There was precedence. That winter, Crosby had helped the Pirates sign future major league right-handed pitcher Vernon Law to a minor league contract.

Some published reports claimed Crosby visited the family home in Lomita, but Pettit denies that. When Pettit finally arrived in the minor leagues in the spring of 1950, many players believed Crosby had been the instigator, pairing Stephani with McKinney and delivering Pettit to Pirates general manager Roy Hamey.

“Through Bing Crosby, you mean?” said Len Yochim, a former teammate of Pettit’s, by phone from his home in New Orleans, La. “That’s the big thing that came along with it. He assisted in the signing. That’s what we players thought.”

Stephani maintained he was in the movie business.

“I long had in mind doing a sports picture,” he told the Los Angeles Times in 1950, “But the cost to an independent producer of signing established stars like Pancho Gonzales, Ben Hogan, Ralph Kiner and the like is prohibitive. So I decided to take a chance and sign some promising youngster to a long-term contract.”

Even today, Pettit has difficultly describing the eccentric Stephani.

“He was a hard personality to pin down,” Pettit said. “He just seemed to be kind of … well, I don’t know. He didn’t really know baseball that well, I knew that.”

Yet in the fall of 1949, Pettit received a curious letter from Stephani. It would lead to the decision that shaped Pettit’s career.

Stephani made a handsome offer to sign Pettit to a motion picture deal, with the sole purpose of re-selling the contract to the highest bidding major league team, while retaining the movie rights to Pettit’s life. Stephani, in effect, would be acting as Pettit’s agent, a revolutionary idea that outraged the baseball community.

“I have no quarrel with Pittsburgh,” Cardinals owner Fred Saigh told the Associated Press. “I just don’t like the idea of dealing with agents.”

Even with the potential consequences to his career, the offer was too good for Pettit to pass up.

“It was all through Stephani,” Pettit said. “He’s the one who came to me and said, ‘Hey, I’d like to make this movie.’ He wanted me to sign a contract for less money and re-sell it.
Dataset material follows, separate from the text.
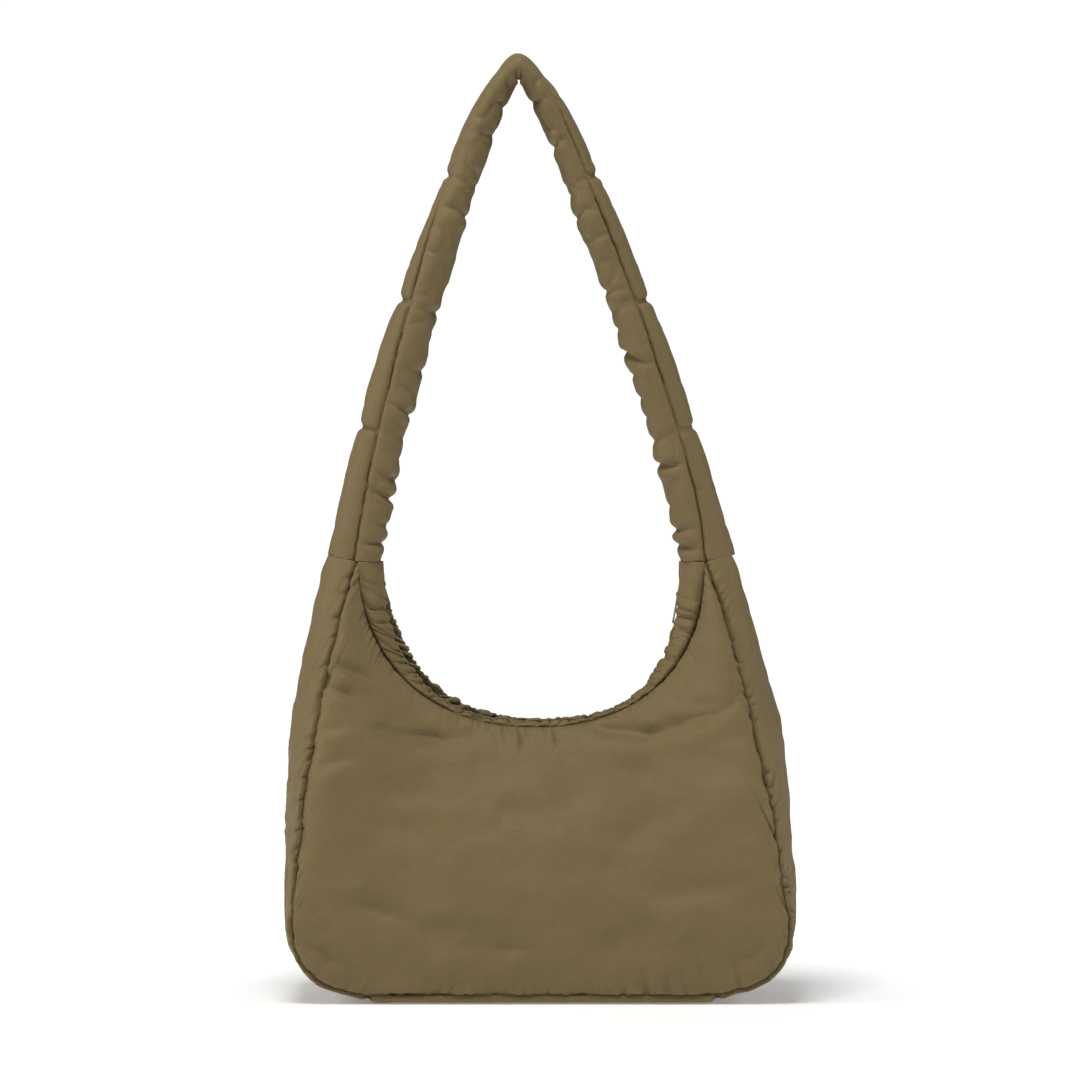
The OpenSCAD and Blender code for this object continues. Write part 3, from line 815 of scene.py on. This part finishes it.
# -------- strap
FOLD_T = 13 * MM          # thickness of the strap at its folded top
STRAP_BOW = 4.8 * MM      # outward bow of each leg near the top
TOP_ROUND = 1.6 * MM      # how gently the folded top turns over, and how steep the strap leaves it
TOP_SLOPE = 1.84
TOP_TURN = 0.968          # share of a leg at which the tube starts to lie down over the fold
STRAP_ROOT_W = 36.6 * MM  # width of the strap at its root
STRAP_TAPER, TOP_TAPER = 14 * MM, 10 * MM  # how much narrower it gets evenly, and near the top
STRAP_START = ((MOUTH_R + HALF_TOP + GUSSET_OUT) / 2, SEAM_H)
STRAP_TOP = (0.0, TOP_Z - FOLD_T / 2)
LEG_STEPS, OUTER_STEPS, INNER_STEPS = 400, 36, 60
QUILTS = (0.25, 0.5, 0.75)
# Share of the tube's width, from its outer side, at which the long seam lies on the way up each leg
SEAM_RIGHT = ((0, 0.55), (0.12, 0.44), (0.5, 0.37), (0.72, 0.33), (0.86, 0.22), (0.94, 0.06), (1, 0.04))
SEAM_LEFT = ((0, 0.50), (0.12, 0.48), (0.35, 0.40), (0.6, 0.20), (0.72, 0.09), (0.82, 0.04), (1, 0.04))
# Tucks across the inner panel: leg, height, rise towards the inside and depth in mm
STRAP_TUCKS = (
    ("left", 0.3095, 0.0, 2.6), ("left", 0.3430, -0.25, 3.4), ("left", 0.4010, -0.35, 3.0),
    ("left", 0.3560, -0.2, 1.6), ("left", 0.3240, 0.1, 1.2), ("left", 0.470, 0.2, 1.4),
    ("left", 0.535, -0.3, 2.2), ("left", 0.590, 0.3, 1.6),
    ("right", 0.3080, -0.2, 3.0), ("right", 0.3190, 0.1, 2.0), ("right", 0.3670, -0.3, 3.6),
    ("right", 0.4430, -0.9, 3.2), ("right", 0.4850, -0.2, 2.0), ("right", 0.5350, 0.3, 1.8),
    ("right", 0.5820, 0.2, 2.2), ("right", 0.6130, -0.2, 1.8),
)


def strap_axis():
    """Centres, outward directions and sizes of the tube from the right root over the top to the left."""
    t = np.linspace(0, 1, 400)
    leg = bezier(STRAP_START, (STRAP_START[0] - 17 * MM, SEAM_H + 102 * MM),
                 (STRAP_TOP[0] + 50 * MM, STRAP_TOP[1] - 92 * MM), STRAP_TOP, t)
    leg[:, 0] += STRAP_BOW * np.sin(np.pi * t ** 6)
    leg[:, 1] -= TOP_SLOPE * (np.hypot(leg[:, 0], TOP_ROUND) - np.abs(leg[:, 0]))
    leg, length = resample(leg, LEG_STEPS + 1)
    u = np.linspace(0, 1, LEG_STEPS + 1)
    along = np.gradient(leg, axis=0)
    across = np.stack([along[:, 1], -along[:, 0]], 1)
    across /= np.linalg.norm(across, axis=1)[:, None]
    across = mix(np.array([[1.0, 0.0]]), across, smooth((u - 0.02) / 0.12)[:, None])
    across = mix(across, np.array([[0.0, 1.0]]), np.clip((u - TOP_TURN) / (1 - TOP_TURN), 0, 1)[:, None])
    across /= np.linalg.norm(across, axis=1)[:, None]
    half_w = (STRAP_ROOT_W - STRAP_TAPER * u - TOP_TAPER * u ** 6) / 2
    half_w = half_w + 2.2 * MM * smooth((u - 0.96) / 0.04)
    half_d = ROOT_HALF_D + 4 * MM * u ** 3
    flip = np.array([-1, 1])
    centre = np.concatenate([leg, leg[-2::-1] * flip])
    across = np.concatenate([across, across[-2::-1] * flip])
    u = np.concatenate([u, 2 - u[-2::-1]])
    both = [np.concatenate([a, a[-2::-1]]) for a in (half_w, half_d)]
    return centre, across, u, both[0], both[1], length


def seam_share(u):
    """Where the long front seam lies, from the right root (u = 0) over the top to the left root (u = 2)."""
    right, left = (np.array(table).T for table in (SEAM_RIGHT, SEAM_LEFT))
    return np.where(u <= 1, np.interp(u, *right), np.interp(2 - u, *left))


def quilt_lines(u, length, width):
    """Nearness to a line quilted across the outer panel."""
    return sum(np.exp(-((u - q) * length / width) ** 2) for q in QUILTS + tuple(2 - q for q in QUILTS))


def strap_folds(inner, u, s, angle, w, reach, height):
    """How far the shell stands off the even tube: puffs between quilt lines, tucks and gathers."""
    free = 1 - np.exp(-reach / (5 * MM))
    length = s.max() / 2
    seed = 71 if inner else 61
    share = 0.35 if inner else 1.0
    lift = -share * (2.6 * MM * quilt_lines(u, length, 2.6 * MM) + 1.3 * MM * quilt_lines(u, length, 15 * MM))
    lift = lift + 0.9 * MM * noise(s / 0.040, angle * 1.1, seed=seed)
    lift = lift + free * (2.0 if inner else 0.6) * MM * (billow(s / 0.016, angle * 1.0, seed=seed + 1) - 0.5)
    lift = lift + (1.5 if inner else 1.1) * MM * gathers(s, reach, 5 * MM, 5.5 * MM, 0.4, seed + 2)
    lift = lift + free * 0.2 * MM * noise(s / 0.006, angle * 4, seed=seed + 4)
    if inner:
        for leg, at, rise, depth in STRAP_TUCKS:
            here = (u <= 1) if leg == "right" else (u > 1)
            off = height - at - rise * 0.014 * w * (1 if leg == "right" else -1)
            hollow = np.exp(-(off / (2.0 * MM)) ** 2)
            ridges = np.exp(-((np.abs(off) - 6 * MM) / (4 * MM)) ** 2)
            press = free * (0.6 + 0.4 * np.cos(2 * angle - 1))
            lift = lift - here * depth * MM * (hollow - 0.45 * ridges) * press
    width = 0.4 * MM * noise(s / 0.004, np.sign(w), seed=65)
    return lift - (GROOVE + width) * np.exp(-reach / GROOVE_WIDTH) - DIP * np.exp(-reach / (4 * MM))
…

I knew my value at the time. When he finally upped the ante to $85,000, plus $5,000 per picture, up to three pictures, and if we made a life story I got 10 percent, it started to add up. That’s why I signed with him. As long as I had the say as to what team I signed with.”

That was the question. In an era when owners had the right to control players, what right did a high school player have to choose his own fate?

(LIFE)

(LIFE)

Stephani made it appear that he was sifting through offers from various teams. Because Pettit’s price had soared so high, many teams dropped out. Pettit says he was never sure what teams were really in the running, nor would he admit that a deal was in place before he graduated.

“I liked the Red Sox, I liked the Yankees,” he said. “They were all interested, but I can’t remember too much.”

Added Genovese, who became a successful scout: “I think perhaps they had already verbally agreed to terms, if not (had) an already written agreement somewhere, so it would still not be illegal.”

The Pirates had been there all along. Downey had won over Pettit with hints of what was to come.

“I was really interested in that Cadillac,” Pettit said. “He said, ‘When you sign, you’ll be able to buy one.’ ”

When Pettit graduated from Narbonne in January 1950, he and his father drove to Stephani’s office on Sunset Blvd. Paul Pettit sat at the table, surrounded by two lawyers, as well as Stephani, Downey, and Hamey, Pittsburgh’s barrel-chested general manager. The deal was to be for $85,000 until the former milkman had the final say.

“My dad spoke up and said, ‘We’d like $100,000,’ ” Pettit said.

There was silence in the room.

“They went outside of the office for five minutes,” Pettit recalled. “They came back and said, ‘You got it.’ ”

The photo of the signing is on Pettit’s wall. In it, the young pitcher stares up at a grinning Hamey. It is suggested to Pettit that he has the look of a man who has just sold his soul to the devil. Pettit only laughed and moved onto the next picture.